#### [Provided data]
--- begin ---

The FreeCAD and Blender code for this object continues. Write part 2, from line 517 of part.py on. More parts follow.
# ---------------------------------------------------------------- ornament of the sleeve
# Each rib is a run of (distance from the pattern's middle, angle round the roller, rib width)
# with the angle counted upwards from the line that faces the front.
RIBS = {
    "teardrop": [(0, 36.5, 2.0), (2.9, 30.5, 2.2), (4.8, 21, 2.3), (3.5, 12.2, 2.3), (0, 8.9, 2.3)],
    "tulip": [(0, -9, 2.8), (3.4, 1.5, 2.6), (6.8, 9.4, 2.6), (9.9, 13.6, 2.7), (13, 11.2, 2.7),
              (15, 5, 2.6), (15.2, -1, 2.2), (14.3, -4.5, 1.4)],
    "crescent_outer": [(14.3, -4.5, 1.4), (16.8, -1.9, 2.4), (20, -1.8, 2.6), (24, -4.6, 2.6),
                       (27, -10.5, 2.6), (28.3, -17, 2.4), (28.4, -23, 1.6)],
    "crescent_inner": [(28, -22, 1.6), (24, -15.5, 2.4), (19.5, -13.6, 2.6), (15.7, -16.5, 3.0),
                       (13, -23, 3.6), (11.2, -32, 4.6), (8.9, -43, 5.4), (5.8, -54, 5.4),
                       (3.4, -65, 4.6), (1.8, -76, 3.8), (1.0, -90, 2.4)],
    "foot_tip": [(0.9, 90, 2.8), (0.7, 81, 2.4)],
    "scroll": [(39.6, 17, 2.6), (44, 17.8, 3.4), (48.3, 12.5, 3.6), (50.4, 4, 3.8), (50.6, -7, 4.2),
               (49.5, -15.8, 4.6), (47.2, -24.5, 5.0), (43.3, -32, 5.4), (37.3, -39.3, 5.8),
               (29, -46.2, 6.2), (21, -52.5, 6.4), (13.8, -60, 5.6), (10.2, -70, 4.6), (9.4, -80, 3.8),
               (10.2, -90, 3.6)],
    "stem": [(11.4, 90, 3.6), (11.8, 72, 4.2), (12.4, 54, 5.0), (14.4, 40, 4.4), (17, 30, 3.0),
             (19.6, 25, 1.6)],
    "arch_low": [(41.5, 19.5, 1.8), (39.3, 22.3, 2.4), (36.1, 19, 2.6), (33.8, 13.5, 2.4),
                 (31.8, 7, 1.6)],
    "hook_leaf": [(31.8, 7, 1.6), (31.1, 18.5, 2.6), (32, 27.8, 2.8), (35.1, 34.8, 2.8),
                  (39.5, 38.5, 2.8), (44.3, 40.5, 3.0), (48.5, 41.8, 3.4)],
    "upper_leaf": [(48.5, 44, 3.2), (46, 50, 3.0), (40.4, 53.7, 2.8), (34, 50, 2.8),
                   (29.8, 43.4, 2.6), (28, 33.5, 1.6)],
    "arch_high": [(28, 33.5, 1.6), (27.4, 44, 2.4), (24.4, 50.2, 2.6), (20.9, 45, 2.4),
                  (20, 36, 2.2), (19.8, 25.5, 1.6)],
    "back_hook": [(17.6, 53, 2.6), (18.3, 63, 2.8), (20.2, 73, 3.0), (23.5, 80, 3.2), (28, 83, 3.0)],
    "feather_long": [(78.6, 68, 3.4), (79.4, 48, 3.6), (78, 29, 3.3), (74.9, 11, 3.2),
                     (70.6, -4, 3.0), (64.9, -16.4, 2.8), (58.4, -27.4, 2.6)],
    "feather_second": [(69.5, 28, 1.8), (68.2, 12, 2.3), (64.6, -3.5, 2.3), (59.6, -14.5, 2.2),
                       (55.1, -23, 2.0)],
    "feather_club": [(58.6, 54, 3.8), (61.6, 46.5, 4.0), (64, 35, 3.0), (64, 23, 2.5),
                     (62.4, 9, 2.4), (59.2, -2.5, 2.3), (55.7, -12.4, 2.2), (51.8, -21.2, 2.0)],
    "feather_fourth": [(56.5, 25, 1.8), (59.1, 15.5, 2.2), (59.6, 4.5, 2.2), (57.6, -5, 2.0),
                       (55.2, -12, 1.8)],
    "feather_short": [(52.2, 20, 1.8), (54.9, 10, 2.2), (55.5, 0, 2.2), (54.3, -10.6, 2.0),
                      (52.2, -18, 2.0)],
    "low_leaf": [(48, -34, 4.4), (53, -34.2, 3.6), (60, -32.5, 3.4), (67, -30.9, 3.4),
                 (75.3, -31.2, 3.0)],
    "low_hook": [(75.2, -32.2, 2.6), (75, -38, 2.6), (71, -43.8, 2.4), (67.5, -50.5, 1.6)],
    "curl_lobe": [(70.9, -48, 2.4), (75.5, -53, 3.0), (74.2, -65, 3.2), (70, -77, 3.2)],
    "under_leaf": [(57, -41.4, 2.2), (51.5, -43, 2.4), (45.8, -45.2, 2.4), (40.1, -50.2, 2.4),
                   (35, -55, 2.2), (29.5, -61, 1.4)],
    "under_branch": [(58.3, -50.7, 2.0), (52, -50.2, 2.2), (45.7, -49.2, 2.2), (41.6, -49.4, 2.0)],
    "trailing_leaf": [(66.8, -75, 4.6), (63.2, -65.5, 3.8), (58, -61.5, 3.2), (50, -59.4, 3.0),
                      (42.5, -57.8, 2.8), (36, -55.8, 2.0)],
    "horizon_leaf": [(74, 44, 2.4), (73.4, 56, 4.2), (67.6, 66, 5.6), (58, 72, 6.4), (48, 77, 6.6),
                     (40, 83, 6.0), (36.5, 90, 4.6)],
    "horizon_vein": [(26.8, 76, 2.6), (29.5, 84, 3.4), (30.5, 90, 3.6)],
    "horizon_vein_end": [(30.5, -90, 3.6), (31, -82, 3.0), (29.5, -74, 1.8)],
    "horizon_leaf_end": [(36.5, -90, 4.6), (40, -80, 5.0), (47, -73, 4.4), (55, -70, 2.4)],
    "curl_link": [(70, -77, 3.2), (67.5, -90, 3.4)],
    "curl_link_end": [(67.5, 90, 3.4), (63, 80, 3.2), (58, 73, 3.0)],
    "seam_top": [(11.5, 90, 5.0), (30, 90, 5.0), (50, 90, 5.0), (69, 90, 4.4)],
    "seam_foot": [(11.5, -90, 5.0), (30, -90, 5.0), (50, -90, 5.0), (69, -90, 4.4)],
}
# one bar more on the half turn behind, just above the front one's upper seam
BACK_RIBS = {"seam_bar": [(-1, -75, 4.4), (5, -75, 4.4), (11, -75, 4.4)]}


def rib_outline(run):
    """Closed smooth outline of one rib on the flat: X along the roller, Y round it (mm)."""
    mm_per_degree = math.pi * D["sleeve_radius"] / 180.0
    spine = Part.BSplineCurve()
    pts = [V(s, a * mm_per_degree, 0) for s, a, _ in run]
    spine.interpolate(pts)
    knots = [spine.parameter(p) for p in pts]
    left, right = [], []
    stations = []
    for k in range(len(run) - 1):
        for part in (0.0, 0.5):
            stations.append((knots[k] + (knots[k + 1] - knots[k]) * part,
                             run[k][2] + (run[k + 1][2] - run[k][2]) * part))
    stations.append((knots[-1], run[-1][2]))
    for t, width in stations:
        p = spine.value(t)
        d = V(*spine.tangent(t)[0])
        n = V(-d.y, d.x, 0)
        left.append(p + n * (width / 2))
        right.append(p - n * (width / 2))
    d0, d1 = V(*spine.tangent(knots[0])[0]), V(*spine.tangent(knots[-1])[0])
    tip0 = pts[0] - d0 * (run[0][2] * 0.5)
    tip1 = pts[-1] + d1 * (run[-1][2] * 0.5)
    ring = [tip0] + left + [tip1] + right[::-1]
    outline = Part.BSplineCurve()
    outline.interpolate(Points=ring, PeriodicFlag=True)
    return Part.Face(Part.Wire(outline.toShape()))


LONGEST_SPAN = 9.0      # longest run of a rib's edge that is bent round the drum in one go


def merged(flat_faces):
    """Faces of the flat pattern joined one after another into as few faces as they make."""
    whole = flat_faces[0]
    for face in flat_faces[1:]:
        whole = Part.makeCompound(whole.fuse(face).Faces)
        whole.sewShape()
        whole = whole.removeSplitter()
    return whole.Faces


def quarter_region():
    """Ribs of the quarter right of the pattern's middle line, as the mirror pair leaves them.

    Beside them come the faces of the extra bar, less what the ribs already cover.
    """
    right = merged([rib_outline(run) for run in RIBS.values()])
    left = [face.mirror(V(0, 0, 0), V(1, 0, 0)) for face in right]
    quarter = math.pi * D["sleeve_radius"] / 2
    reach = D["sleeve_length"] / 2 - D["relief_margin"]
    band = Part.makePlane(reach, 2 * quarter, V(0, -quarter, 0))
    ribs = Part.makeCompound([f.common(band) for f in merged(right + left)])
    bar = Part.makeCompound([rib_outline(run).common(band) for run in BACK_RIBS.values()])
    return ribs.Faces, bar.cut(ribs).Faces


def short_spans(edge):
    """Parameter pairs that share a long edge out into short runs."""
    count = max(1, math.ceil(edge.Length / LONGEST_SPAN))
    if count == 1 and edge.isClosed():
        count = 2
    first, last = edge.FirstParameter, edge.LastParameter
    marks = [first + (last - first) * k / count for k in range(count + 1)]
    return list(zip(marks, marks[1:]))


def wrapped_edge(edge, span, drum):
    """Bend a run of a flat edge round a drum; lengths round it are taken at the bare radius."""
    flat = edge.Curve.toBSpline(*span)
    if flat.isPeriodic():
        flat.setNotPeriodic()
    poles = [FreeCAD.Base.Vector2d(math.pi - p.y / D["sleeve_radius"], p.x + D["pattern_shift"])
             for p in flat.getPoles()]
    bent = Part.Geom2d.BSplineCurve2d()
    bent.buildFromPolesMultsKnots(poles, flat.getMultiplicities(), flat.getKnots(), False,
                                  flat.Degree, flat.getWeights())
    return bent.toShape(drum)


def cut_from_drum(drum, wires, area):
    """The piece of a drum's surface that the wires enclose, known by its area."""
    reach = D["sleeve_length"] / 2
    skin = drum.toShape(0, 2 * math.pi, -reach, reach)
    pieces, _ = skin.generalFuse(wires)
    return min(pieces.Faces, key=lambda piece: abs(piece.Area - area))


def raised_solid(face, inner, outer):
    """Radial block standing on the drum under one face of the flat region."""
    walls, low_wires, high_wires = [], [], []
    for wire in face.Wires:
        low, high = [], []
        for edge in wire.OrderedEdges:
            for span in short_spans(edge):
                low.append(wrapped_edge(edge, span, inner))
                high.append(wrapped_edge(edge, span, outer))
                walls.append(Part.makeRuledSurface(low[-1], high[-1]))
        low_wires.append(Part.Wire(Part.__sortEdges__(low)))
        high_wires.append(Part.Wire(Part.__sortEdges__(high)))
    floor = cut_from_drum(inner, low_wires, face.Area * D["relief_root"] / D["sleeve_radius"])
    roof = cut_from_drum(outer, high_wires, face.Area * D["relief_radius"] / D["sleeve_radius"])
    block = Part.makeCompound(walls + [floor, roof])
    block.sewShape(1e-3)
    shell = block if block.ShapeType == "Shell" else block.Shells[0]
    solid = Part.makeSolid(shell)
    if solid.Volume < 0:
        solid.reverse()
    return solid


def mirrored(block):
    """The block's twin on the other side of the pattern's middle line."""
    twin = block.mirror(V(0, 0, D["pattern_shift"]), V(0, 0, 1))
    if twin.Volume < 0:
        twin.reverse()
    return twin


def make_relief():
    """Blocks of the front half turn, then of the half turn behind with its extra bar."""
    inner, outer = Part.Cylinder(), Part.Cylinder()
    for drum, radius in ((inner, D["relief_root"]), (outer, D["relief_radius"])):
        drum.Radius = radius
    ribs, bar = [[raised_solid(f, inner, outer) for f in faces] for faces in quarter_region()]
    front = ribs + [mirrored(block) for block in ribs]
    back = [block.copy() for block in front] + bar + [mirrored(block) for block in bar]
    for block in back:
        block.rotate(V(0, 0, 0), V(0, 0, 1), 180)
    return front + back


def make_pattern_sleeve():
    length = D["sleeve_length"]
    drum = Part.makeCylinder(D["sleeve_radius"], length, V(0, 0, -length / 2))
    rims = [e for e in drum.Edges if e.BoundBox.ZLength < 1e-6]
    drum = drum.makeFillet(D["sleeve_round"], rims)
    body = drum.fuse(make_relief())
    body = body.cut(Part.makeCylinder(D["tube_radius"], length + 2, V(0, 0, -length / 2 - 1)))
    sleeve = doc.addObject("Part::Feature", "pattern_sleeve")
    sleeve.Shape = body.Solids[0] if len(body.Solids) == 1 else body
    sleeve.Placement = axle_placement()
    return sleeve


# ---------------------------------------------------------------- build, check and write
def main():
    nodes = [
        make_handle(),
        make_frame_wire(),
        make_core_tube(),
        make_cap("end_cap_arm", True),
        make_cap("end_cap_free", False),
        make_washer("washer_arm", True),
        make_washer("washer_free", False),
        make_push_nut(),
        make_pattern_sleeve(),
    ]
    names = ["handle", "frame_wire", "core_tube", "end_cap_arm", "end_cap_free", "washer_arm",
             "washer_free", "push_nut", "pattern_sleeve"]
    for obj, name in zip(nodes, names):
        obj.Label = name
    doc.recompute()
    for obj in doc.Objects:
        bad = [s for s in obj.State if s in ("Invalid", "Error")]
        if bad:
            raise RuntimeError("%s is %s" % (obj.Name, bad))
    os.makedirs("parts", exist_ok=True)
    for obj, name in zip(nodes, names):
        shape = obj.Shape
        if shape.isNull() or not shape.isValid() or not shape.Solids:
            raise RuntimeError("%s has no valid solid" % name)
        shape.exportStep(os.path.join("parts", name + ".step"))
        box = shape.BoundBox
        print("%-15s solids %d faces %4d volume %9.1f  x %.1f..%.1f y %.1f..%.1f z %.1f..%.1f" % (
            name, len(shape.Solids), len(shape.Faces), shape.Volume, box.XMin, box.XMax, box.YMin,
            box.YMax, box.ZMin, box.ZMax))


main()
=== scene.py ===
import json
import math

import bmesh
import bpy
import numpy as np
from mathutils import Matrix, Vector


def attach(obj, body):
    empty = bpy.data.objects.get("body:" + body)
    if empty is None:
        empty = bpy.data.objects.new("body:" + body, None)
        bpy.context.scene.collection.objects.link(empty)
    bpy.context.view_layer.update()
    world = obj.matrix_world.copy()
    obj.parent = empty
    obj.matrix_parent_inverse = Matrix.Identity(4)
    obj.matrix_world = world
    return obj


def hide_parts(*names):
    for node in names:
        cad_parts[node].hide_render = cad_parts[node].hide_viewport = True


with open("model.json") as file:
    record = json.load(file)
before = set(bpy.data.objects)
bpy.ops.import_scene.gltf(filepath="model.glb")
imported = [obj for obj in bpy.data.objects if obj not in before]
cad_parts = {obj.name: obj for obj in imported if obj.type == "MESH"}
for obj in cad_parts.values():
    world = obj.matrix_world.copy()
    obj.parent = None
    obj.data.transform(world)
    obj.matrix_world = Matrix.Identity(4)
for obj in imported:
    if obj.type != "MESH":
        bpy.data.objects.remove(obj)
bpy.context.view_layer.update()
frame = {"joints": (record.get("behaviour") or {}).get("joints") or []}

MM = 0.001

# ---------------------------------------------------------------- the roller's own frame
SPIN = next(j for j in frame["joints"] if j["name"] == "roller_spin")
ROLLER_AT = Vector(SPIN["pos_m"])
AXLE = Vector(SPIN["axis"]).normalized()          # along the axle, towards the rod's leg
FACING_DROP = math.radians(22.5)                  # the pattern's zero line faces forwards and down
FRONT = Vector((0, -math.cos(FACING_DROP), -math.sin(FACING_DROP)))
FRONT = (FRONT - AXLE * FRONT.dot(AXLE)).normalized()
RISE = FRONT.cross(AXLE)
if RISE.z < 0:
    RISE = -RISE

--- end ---

#### [Aim of the exercise]
Starting with the line that contains "box = shape.BoundBox", repeat each line exactly, and stop once the line that contains "before = set(bpy.data.objects)" has been repeated.

#### [Answer to the problem]
        box = shape.BoundBox
        print("%-15s solids %d faces %4d volume %9.1f  x %.1f..%.1f y %.1f..%.1f z %.1f..%.1f" % (
            name, len(shape.Solids), len(shape.Faces), shape.Volume, box.XMin, box.XMax, box.YMin,
            box.YMax, box.ZMin, box.ZMax))


main()
=== scene.py ===
import json
import math

import bmesh
import bpy
import numpy as np
from mathutils import Matrix, Vector


def attach(obj, body):
    empty = bpy.data.objects.get("body:" + body)
    if empty is None:
        empty = bpy.data.objects.new("body:" + body, None)
        bpy.context.scene.collection.objects.link(empty)
    bpy.context.view_layer.update()
    world = obj.matrix_world.copy()
    obj.parent = empty
    obj.matrix_parent_inverse = Matrix.Identity(4)
    obj.matrix_world = world
    return obj


def hide_parts(*names):
    for node in names:
        cad_parts[node].hide_render = cad_parts[node].hide_viewport = True


with open("model.json") as file:
    record = json.load(file)
before = set(bpy.data.objects)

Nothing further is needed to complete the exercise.